- Given exercise
Send back all the data below, exactly as given.

(Object data in JSON)
_ _ _ _
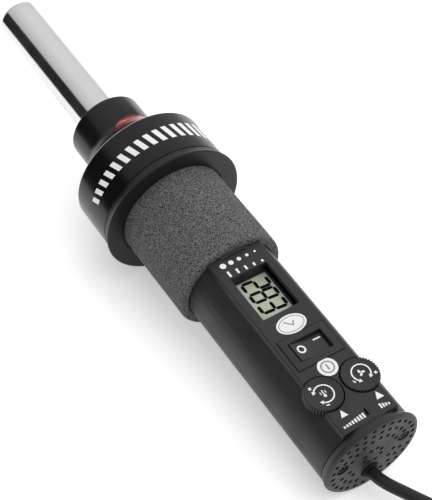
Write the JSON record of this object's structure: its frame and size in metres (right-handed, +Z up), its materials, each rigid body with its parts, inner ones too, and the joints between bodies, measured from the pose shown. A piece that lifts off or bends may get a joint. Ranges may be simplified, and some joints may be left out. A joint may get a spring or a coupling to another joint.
{
  "type": "hot air gun",
  "caption": "Hand-held hot air gun with a slim steel barrel, flanged fan collar, foam grip, display, rocker switch, thumbwheel controls and a coiled mains cord.",
  "frame": {"origin": "centre of the gun's own bounding box on the surface it lies on, without the free cord, its coil, tie and plug", "axes": "+X along the gun towards the nozzle, level with the table, +Y towards the heater thumbwheel, +Z up, out of the control panel; the gun itself lies tilted 5 degrees, nozzle raised, on the flange rim and the end cap"},
  "size_m": [0.4725, 0.1009, 0.0716],
  "materials": {
    "polished_steel": "mirror-polished stainless steel tube",
    "zinc_plate": "dull zinc-plated steel",
    "mica": "flaky mica sheet, stood in for by a matte finish",
    "ceramic": "unglazed ceramic",
    "resistance_wire": "heat-darkened resistance alloy wire",
    "gloss_black": "gloss black moulded plastic",
    "red_lens": "clear red moulded lens",
    "dark_plastic": "satin black moulded plastic",
    "handle_plastic": "fine-grained satin dark grey moulded plastic",
    "foam": "open-grained dark grey foam rubber",
    "display_glass": "pale green reflective liquid crystal display",
    "white_plastic": "white moulded plastic",
    "circuit_board": "green solder mask",
    "aluminium": "plain aluminium",
    "rocker_plastic": "semi-gloss black with white marks",
    "brass": "bright brass",
    "knob_plastic": "satin black thumbwheel with white marks",
    "lead_sleeve": "insulated lead",
    "glass_braid": "glass-fibre braided lead",
    "cord_rubber": "black rubber-sheathed mains cord",
    "tie_strap": "black woven hook-and-loop tie",
    "plug_rubber": "black moulded plug"
  },
  "bodies": {
    "gun": {"nozzle_tube": "polished_steel", "nozzle_clamp_ring": "zinc_plate", "mica_sleeve": "mica", "heater_former": "ceramic", "heater_coil": "resistance_wire", "heater_base_disc": "ceramic", "thermocouple_probe": "polished_steel", "front_housing": "gloss_black", "collar_back_plate": "gloss_black", "indicator_lens": "red_lens", "indicator_led": "red_lens", "blower_motor": "zinc_plate", "motor_mount": "dark_plastic", "handle_upper_shell": "handle_plastic", "handle_lower_shell": "handle_plastic", "foam_grip": "foam", "lcd_glass": "display_glass", "lcd_carrier": "white_plastic", "control_board": "circuit_board", "control_chip": "dark_plastic", "main_capacitor": "dark_plastic", "heater_triac": "dark_plastic", "triac_heat_sink": "aluminium", "switch_body": "dark_plastic", "switch_terminal_live": "brass", "switch_terminal_load": "brass", "air_potentiometer": "zinc_plate", "heater_potentiometer": "zinc_plate", "potentiometer_board": "circuit_board", "live_lead": "lead_sleeve", "neutral_lead": "lead_sleeve", "switched_lead": "lead_sleeve", "heater_lead_right": "glass_braid", "heater_lead_left": "glass_braid", "motor_lead_right": "lead_sleeve", "motor_lead_left": "lead_sleeve", "tail_cap": "handle_plastic", "tail_screw_right": "zinc_plate", "tail_screw_left": "zinc_plate", "strain_relief": "cord_rubber", "power_cord": "cord_rubber", "cord_coil": "cord_rubber", "cord_tie": "tie_strap", "power_cord_end": "cord_rubber", "plug_body": "plug_rubber", "plug_blade_right": "brass", "plug_blade_left": "brass"},
    "rocker": {"switch_rocker": "rocker_plastic"},
    "air_control": {"air_knob": "knob_plastic", "air_knob_shaft": "white_plastic"},
    "heater_control": {"heater_knob": "knob_plastic", "heater_knob_shaft": "white_plastic"},
    "blower_rotor": {"blower_impeller": "dark_plastic", "motor_shaft": "polished_steel"}
  },
  "joints": [
    {"name": "rocker_tilt", "type": "hinge", "parent": "gun", "child": "rocker", "pos_m": [-0.10659, 0, 0.04476], "axis": [-0.9962, 0, -0.0874], "range_deg": [0, 14]},
    {"name": "air_knob_turn", "type": "hinge", "parent": "gun", "child": "air_control", "pos_m": [-0.12862, -0.00924, 0.04293], "axis": [-0.0874, 0, 0.9962], "range_deg": [-150, 150]},
    {"name": "heater_knob_turn", "type": "hinge", "parent": "gun", "child": "heater_control", "pos_m": [-0.12862, 0.00924, 0.04293], "axis": [-0.0874, 0, 0.9962], "range_deg": [-150, 150]},
    {"name": "impeller_spin", "type": "hinge", "parent": "gun", "child": "blower_rotor", "pos_m": [0.01878, 0, 0.03678], "axis": [0.9962, 0, 0.0874], "continuous": true}
  ]
}
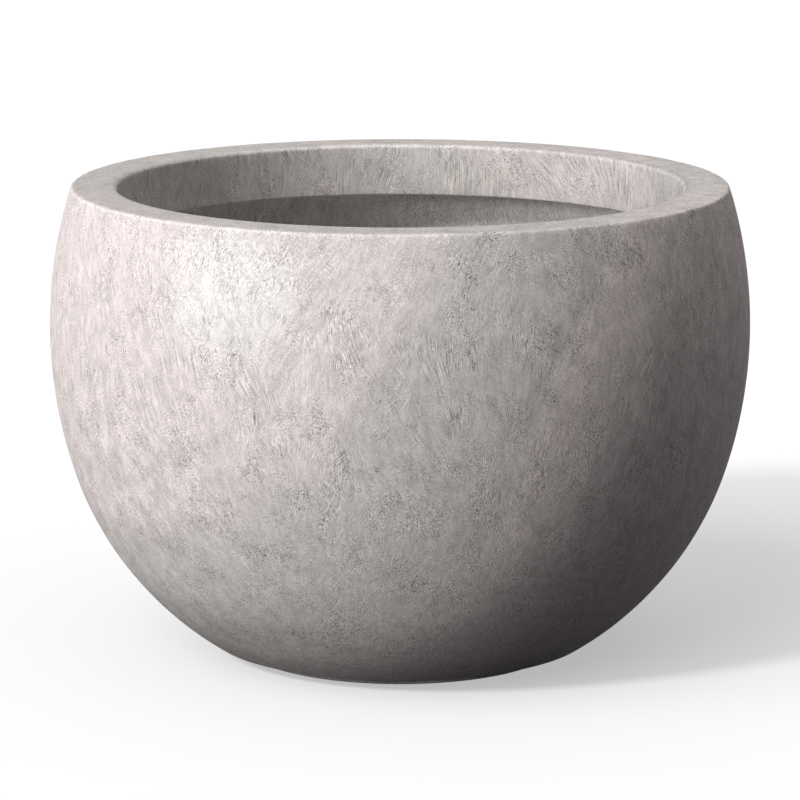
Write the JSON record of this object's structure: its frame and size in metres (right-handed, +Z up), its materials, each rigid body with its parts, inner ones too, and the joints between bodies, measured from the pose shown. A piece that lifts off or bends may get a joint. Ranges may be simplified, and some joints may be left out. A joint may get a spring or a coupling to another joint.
{
  "type": "bowl planter",
  "caption": "Round concrete bowl planter with a bulging side, a thick rim that stands inward over the cavity, a low inset foot and a rubber plug in its drain hole.",
  "frame": {"origin": "on the ground at the centre of the foot", "axes": "+Z up along the bowl's axis, out of the mouth; +X along the width of the plug's finger tab; -Y is the side that faces the viewer"},
  "size_m": [0.55, 0.5498, 0.371],
  "materials": {
    "concrete": "matte",
    "rubber": "matte"
  },
  "bodies": {
    "bowl": {"bowl": "concrete"},
    "drain_plug": {"drain_plug": "rubber"}
  },
  "joints": [
    {"name": "plug_lift", "type": "slide", "parent": "bowl", "child": "drain_plug", "axis": [0, 0, 1], "range_m": [0, 0.4]}
  ]
}
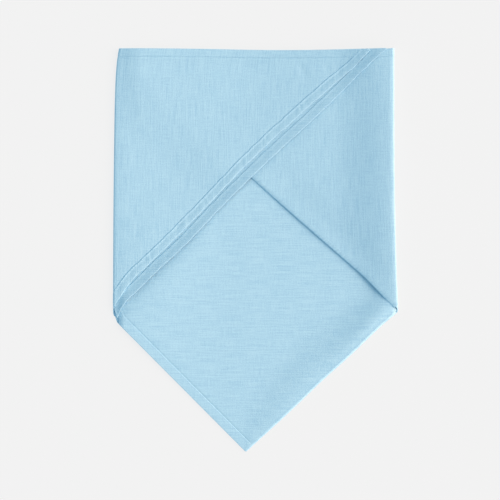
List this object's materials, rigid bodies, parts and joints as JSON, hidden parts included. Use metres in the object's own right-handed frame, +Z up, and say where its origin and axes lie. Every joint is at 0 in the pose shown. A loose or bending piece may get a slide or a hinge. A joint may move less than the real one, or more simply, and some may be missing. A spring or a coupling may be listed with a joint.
{
  "type": "folded triangular neckerchief",
  "caption": "Triangular woven cotton neckerchief with hemmed edges, folded flat into a pentagon with a diagonal hem band.",
  "frame": {"origin": "middle of the folded bundle's box, on the surface that it lies on", "axes": "+Z up from the surface, +Y from the folded tip to the straight top edge, +X to the right"},
  "size_m": [0.2466, 0.3502, 0.0115],
  "materials": {
    "cotton": "matte plain-woven cotton, light blue"
  },
  "bodies": {
    "root": {"cloth": "cotton", "long_hem_front": "cotton", "long_hem_back": "cotton", "short_hem_front": "cotton", "short_hem_back": "cotton"}
  },
  "joints": []
}
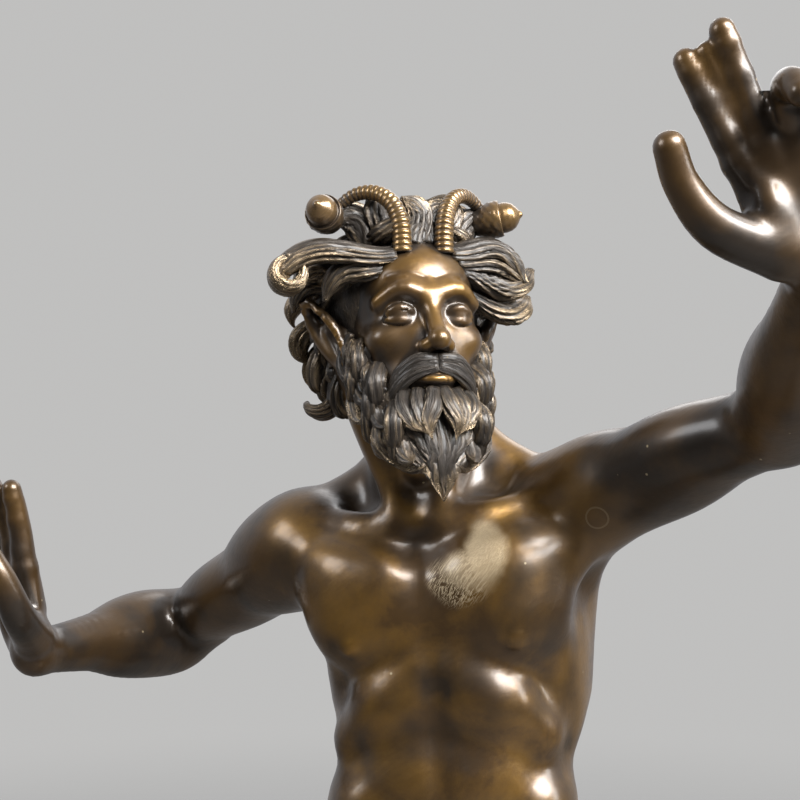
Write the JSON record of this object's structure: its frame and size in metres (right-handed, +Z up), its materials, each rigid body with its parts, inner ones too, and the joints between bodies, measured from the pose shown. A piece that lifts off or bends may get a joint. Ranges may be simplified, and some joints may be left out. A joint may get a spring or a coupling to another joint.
{
  "type": "faun statue",
  "caption": "Bronze statue of a bearded dancing faun with short horns, curled hair, raised arms and a goat's tail, on a low round base.",
  "frame": {"origin": "centre of the base's flat underside", "axes": "+Z up, the faun faces -Y, +X is the faun's left"},
  "size_m": [0.3815, 0.3317, 0.7677],
  "materials": {
    "faun_bronze": "brown patinated bronze, waxed to a gloss and worn to gold on the high places",
    "base_bronze": "dark brown patinated bronze, satin"
  },
  "bodies": {
    "root": {"faun": "faun_bronze", "base": "base_bronze"}
  },
  "joints": []
}
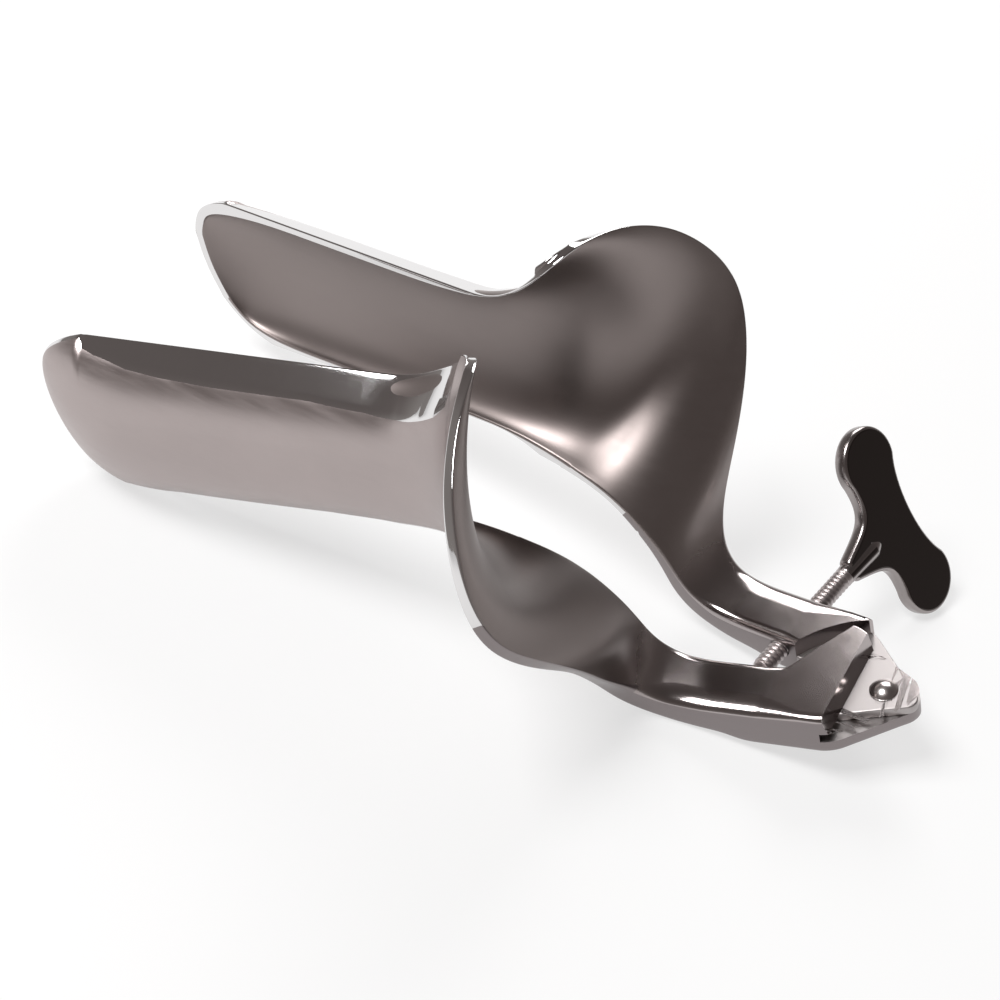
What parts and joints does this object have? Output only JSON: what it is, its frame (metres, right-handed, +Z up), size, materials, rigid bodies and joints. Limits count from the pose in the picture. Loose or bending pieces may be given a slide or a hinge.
_ _ _ _
- Worked answer
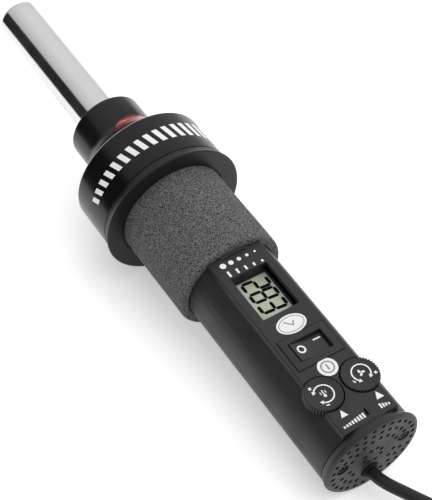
Write the JSON record of this object's structure: its frame and size in metres (right-handed, +Z up), its materials, each rigid body with its parts, inner ones too, and the joints between bodies, measured from the pose shown. A piece that lifts off or bends may get a joint. Ranges may be simplified, and some joints may be left out. A joint may get a spring or a coupling to another joint.
{
  "type": "hot air gun",
  "caption": "Hand-held hot air gun with a slim steel barrel, flanged fan collar, foam grip, display, rocker switch, thumbwheel controls and a coiled mains cord.",
  "frame": {"origin": "centre of the gun's own bounding box on the surface it lies on, without the free cord, its coil, tie and plug", "axes": "+X along the gun towards the nozzle, level with the table, +Y towards the heater thumbwheel, +Z up, out of the control panel; the gun itself lies tilted 5 degrees, nozzle raised, on the flange rim and the end cap"},
  "size_m": [0.4725, 0.1009, 0.0716],
  "materials": {
    "polished_steel": "mirror-polished stainless steel tube",
    "zinc_plate": "dull zinc-plated steel",
    "mica": "flaky mica sheet, stood in for by a matte finish",
    "ceramic": "unglazed ceramic",
    "resistance_wire": "heat-darkened resistance alloy wire",
    "gloss_black": "gloss black moulded plastic",
    "red_lens": "clear red moulded lens",
    "dark_plastic": "satin black moulded plastic",
    "handle_plastic": "fine-grained satin dark grey moulded plastic",
    "foam": "open-grained dark grey foam rubber",
    "display_glass": "pale green reflective liquid crystal display",
    "white_plastic": "white moulded plastic",
    "circuit_board": "green solder mask",
    "aluminium": "plain aluminium",
    "rocker_plastic": "semi-gloss black with white marks",
    "brass": "bright brass",
    "knob_plastic": "satin black thumbwheel with white marks",
    "lead_sleeve": "insulated lead",
    "glass_braid": "glass-fibre braided lead",
    "cord_rubber": "black rubber-sheathed mains cord",
    "tie_strap": "black woven hook-and-loop tie",
    "plug_rubber": "black moulded plug"
  },
  "bodies": {
    "gun": {"nozzle_tube": "polished_steel", "nozzle_clamp_ring": "zinc_plate", "mica_sleeve": "mica", "heater_former": "ceramic", "heater_coil": "resistance_wire", "heater_base_disc": "ceramic", "thermocouple_probe": "polished_steel", "front_housing": "gloss_black", "collar_back_plate": "gloss_black", "indicator_lens": "red_lens", "indicator_led": "red_lens", "blower_motor": "zinc_plate", "motor_mount": "dark_plastic", "handle_upper_shell": "handle_plastic", "handle_lower_shell": "handle_plastic", "foam_grip": "foam", "lcd_glass": "display_glass", "lcd_carrier": "white_plastic", "control_board": "circuit_board", "control_chip": "dark_plastic", "main_capacitor": "dark_plastic", "heater_triac": "dark_plastic", "triac_heat_sink": "aluminium", "switch_body": "dark_plastic", "switch_terminal_live": "brass", "switch_terminal_load": "brass", "air_potentiometer": "zinc_plate", "heater_potentiometer": "zinc_plate", "potentiometer_board": "circuit_board", "live_lead": "lead_sleeve", "neutral_lead": "lead_sleeve", "switched_lead": "lead_sleeve", "heater_lead_right": "glass_braid", "heater_lead_left": "glass_braid", "motor_lead_right": "lead_sleeve", "motor_lead_left": "lead_sleeve", "tail_cap": "handle_plastic", "tail_screw_right": "zinc_plate", "tail_screw_left": "zinc_plate", "strain_relief": "cord_rubber", "power_cord": "cord_rubber", "cord_coil": "cord_rubber", "cord_tie": "tie_strap", "power_cord_end": "cord_rubber", "plug_body": "plug_rubber", "plug_blade_right": "brass", "plug_blade_left": "brass"},
    "rocker": {"switch_rocker": "rocker_plastic"},
    "air_control": {"air_knob": "knob_plastic", "air_knob_shaft": "white_plastic"},
    "heater_control": {"heater_knob": "knob_plastic", "heater_knob_shaft": "white_plastic"},
    "blower_rotor": {"blower_impeller": "dark_plastic", "motor_shaft": "polished_steel"}
  },
  "joints": [
    {"name": "rocker_tilt", "type": "hinge", "parent": "gun", "child": "rocker", "pos_m": [-0.10659, 0, 0.04476], "axis": [-0.9962, 0, -0.0874], "range_deg": [0, 14]},
    {"name": "air_knob_turn", "type": "hinge", "parent": "gun", "child": "air_control", "pos_m": [-0.12862, -0.00924, 0.04293], "axis": [-0.0874, 0, 0.9962], "range_deg": [-150, 150]},
    {"name": "heater_knob_turn", "type": "hinge", "parent": "gun", "child": "heater_control", "pos_m": [-0.12862, 0.00924, 0.04293], "axis": [-0.0874, 0, 0.9962], "range_deg": [-150, 150]},
    {"name": "impeller_spin", "type": "hinge", "parent": "gun", "child": "blower_rotor", "pos_m": [0.01878, 0, 0.03678], "axis": [0.9962, 0, 0.0874], "continuous": true}
  ]
}
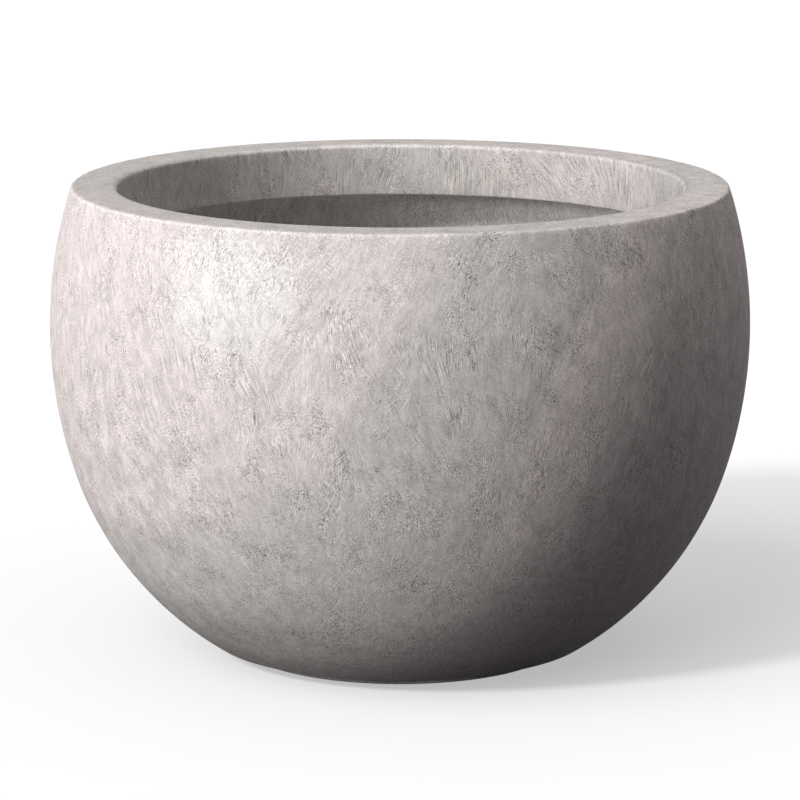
Write the JSON record of this object's structure: its frame and size in metres (right-handed, +Z up), its materials, each rigid body with its parts, inner ones too, and the joints between bodies, measured from the pose shown. A piece that lifts off or bends may get a joint. Ranges may be simplified, and some joints may be left out. A joint may get a spring or a coupling to another joint.
{
  "type": "bowl planter",
  "caption": "Round concrete bowl planter with a bulging side, a thick rim that stands inward over the cavity, a low inset foot and a rubber plug in its drain hole.",
  "frame": {"origin": "on the ground at the centre of the foot", "axes": "+Z up along the bowl's axis, out of the mouth; +X along the width of the plug's finger tab; -Y is the side that faces the viewer"},
  "size_m": [0.55, 0.5498, 0.371],
  "materials": {
    "concrete": "matte",
    "rubber": "matte"
  },
  "bodies": {
    "bowl": {"bowl": "concrete"},
    "drain_plug": {"drain_plug": "rubber"}
  },
  "joints": [
    {"name": "plug_lift", "type": "slide", "parent": "bowl", "child": "drain_plug", "axis": [0, 0, 1], "range_m": [0, 0.4]}
  ]
}
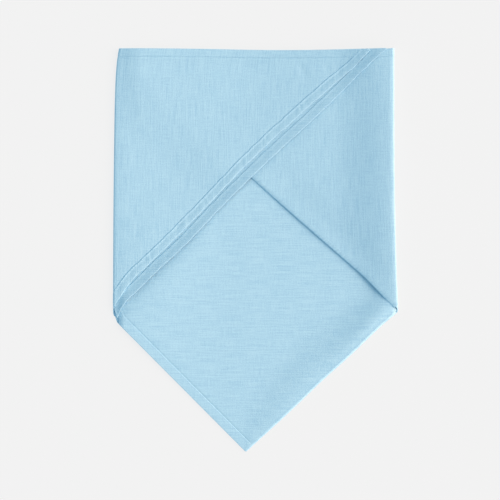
List this object's materials, rigid bodies, parts and joints as JSON, hidden parts included. Use metres in the object's own right-handed frame, +Z up, and say where its origin and axes lie. Every joint is at 0 in the pose shown. A loose or bending piece may get a slide or a hinge. A joint may move less than the real one, or more simply, and some may be missing. A spring or a coupling may be listed with a joint.
{
  "type": "folded triangular neckerchief",
  "caption": "Triangular woven cotton neckerchief with hemmed edges, folded flat into a pentagon with a diagonal hem band.",
  "frame": {"origin": "middle of the folded bundle's box, on the surface that it lies on", "axes": "+Z up from the surface, +Y from the folded tip to the straight top edge, +X to the right"},
  "size_m": [0.2466, 0.3502, 0.0115],
  "materials": {
    "cotton": "matte plain-woven cotton, light blue"
  },
  "bodies": {
    "root": {"cloth": "cotton", "long_hem_front": "cotton", "long_hem_back": "cotton", "short_hem_front": "cotton", "short_hem_back": "cotton"}
  },
  "joints": []
}
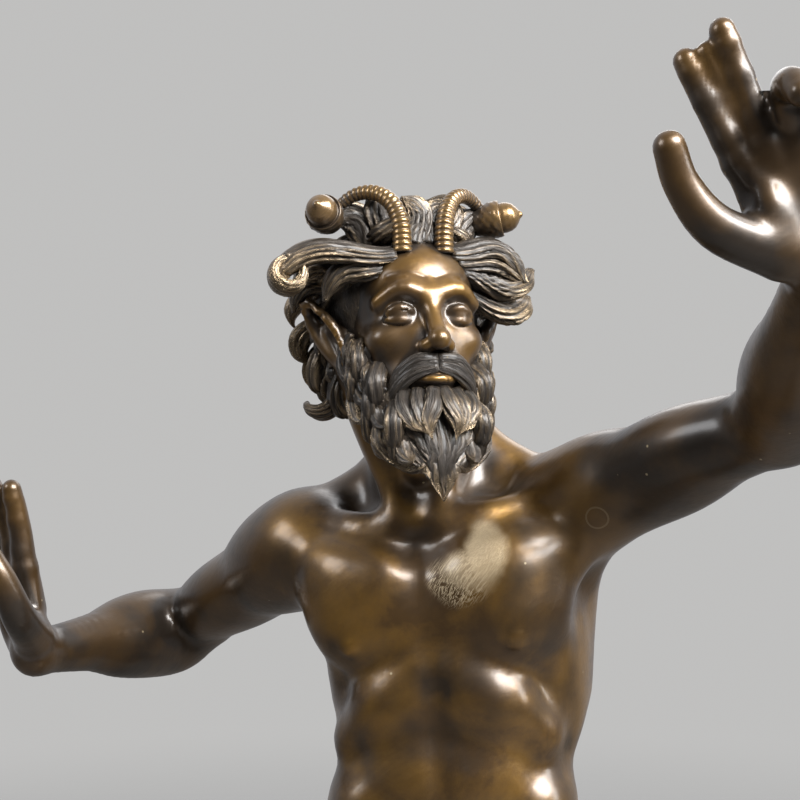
Write the JSON record of this object's structure: its frame and size in metres (right-handed, +Z up), its materials, each rigid body with its parts, inner ones too, and the joints between bodies, measured from the pose shown. A piece that lifts off or bends may get a joint. Ranges may be simplified, and some joints may be left out. A joint may get a spring or a coupling to another joint.
{
  "type": "faun statue",
  "caption": "Bronze statue of a bearded dancing faun with short horns, curled hair, raised arms and a goat's tail, on a low round base.",
  "frame": {"origin": "centre of the base's flat underside", "axes": "+Z up, the faun faces -Y, +X is the faun's left"},
  "size_m": [0.3815, 0.3317, 0.7677],
  "materials": {
    "faun_bronze": "brown patinated bronze, waxed to a gloss and worn to gold on the high places",
    "base_bronze": "dark brown patinated bronze, satin"
  },
  "bodies": {
    "root": {"faun": "faun_bronze", "base": "base_bronze"}
  },
  "joints": []
}
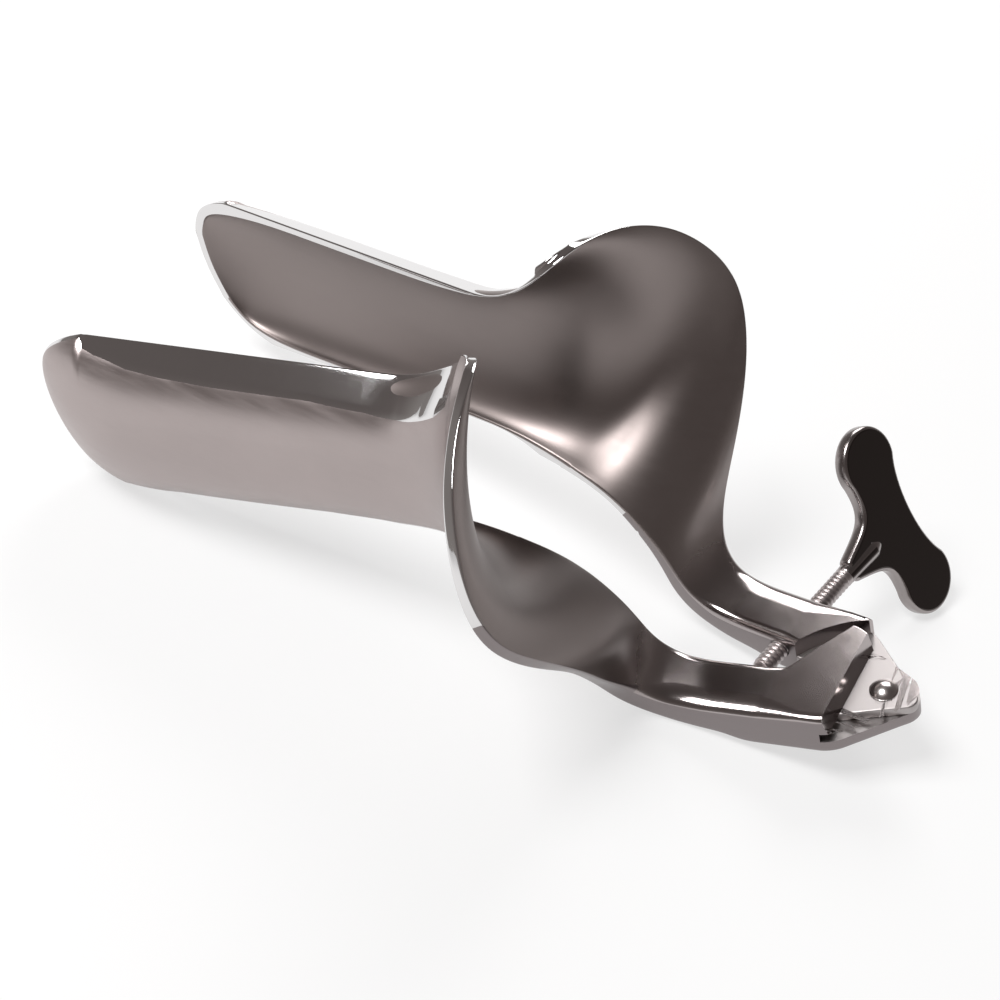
What parts and joints does this object have? Output only JSON: what it is, its frame (metres, right-handed, +Z up), size, materials, rigid bodies and joints. Limits count from the pose in the picture. Loose or bending pieces may be given a slide or a hinge.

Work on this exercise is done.